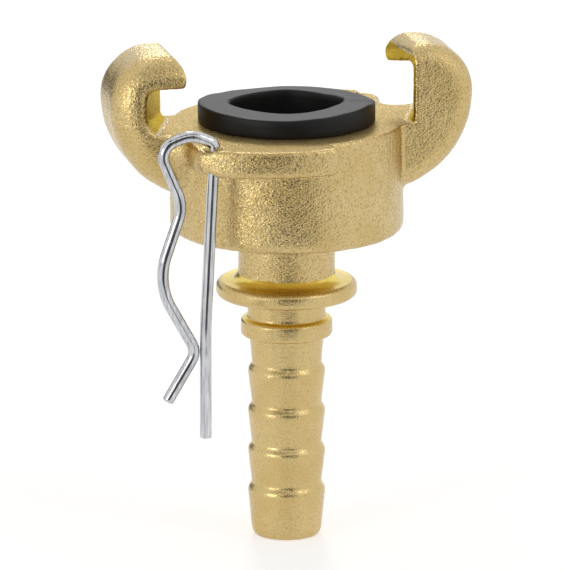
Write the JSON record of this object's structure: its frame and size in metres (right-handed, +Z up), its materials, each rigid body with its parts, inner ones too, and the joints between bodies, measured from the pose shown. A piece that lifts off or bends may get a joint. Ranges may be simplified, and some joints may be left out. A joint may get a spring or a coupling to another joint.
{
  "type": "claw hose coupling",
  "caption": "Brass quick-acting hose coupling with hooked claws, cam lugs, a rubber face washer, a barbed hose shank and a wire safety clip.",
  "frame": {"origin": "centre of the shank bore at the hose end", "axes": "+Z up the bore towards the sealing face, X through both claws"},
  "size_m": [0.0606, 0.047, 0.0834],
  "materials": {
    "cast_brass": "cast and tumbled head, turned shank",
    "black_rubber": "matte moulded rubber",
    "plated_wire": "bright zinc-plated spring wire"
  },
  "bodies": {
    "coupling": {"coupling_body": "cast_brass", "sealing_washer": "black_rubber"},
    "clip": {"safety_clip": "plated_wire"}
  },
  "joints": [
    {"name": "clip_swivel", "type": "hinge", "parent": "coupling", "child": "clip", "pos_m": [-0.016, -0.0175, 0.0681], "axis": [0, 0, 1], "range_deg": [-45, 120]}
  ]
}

------------------------------------

_REQUEST_
Set every line of the listing down word for word.

_RESULT_
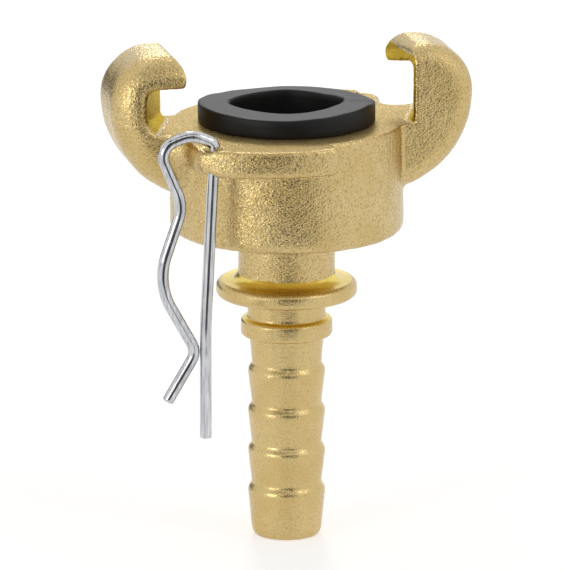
Write the JSON record of this object's structure: its frame and size in metres (right-handed, +Z up), its materials, each rigid body with its parts, inner ones too, and the joints between bodies, measured from the pose shown. A piece that lifts off or bends may get a joint. Ranges may be simplified, and some joints may be left out. A joint may get a spring or a coupling to another joint.
{
  "type": "claw hose coupling",
  "caption": "Brass quick-acting hose coupling with hooked claws, cam lugs, a rubber face washer, a barbed hose shank and a wire safety clip.",
  "frame": {"origin": "centre of the shank bore at the hose end", "axes": "+Z up the bore towards the sealing face, X through both claws"},
  "size_m": [0.0606, 0.047, 0.0834],
  "materials": {
    "cast_brass": "cast and tumbled head, turned shank",
    "black_rubber": "matte moulded rubber",
    "plated_wire": "bright zinc-plated spring wire"
  },
  "bodies": {
    "coupling": {"coupling_body": "cast_brass", "sealing_washer": "black_rubber"},
    "clip": {"safety_clip": "plated_wire"}
  },
  "joints": [
    {"name": "clip_swivel", "type": "hinge", "parent": "coupling", "child": "clip", "pos_m": [-0.016, -0.0175, 0.0681], "axis": [0, 0, 1], "range_deg": [-45, 120]}
  ]
}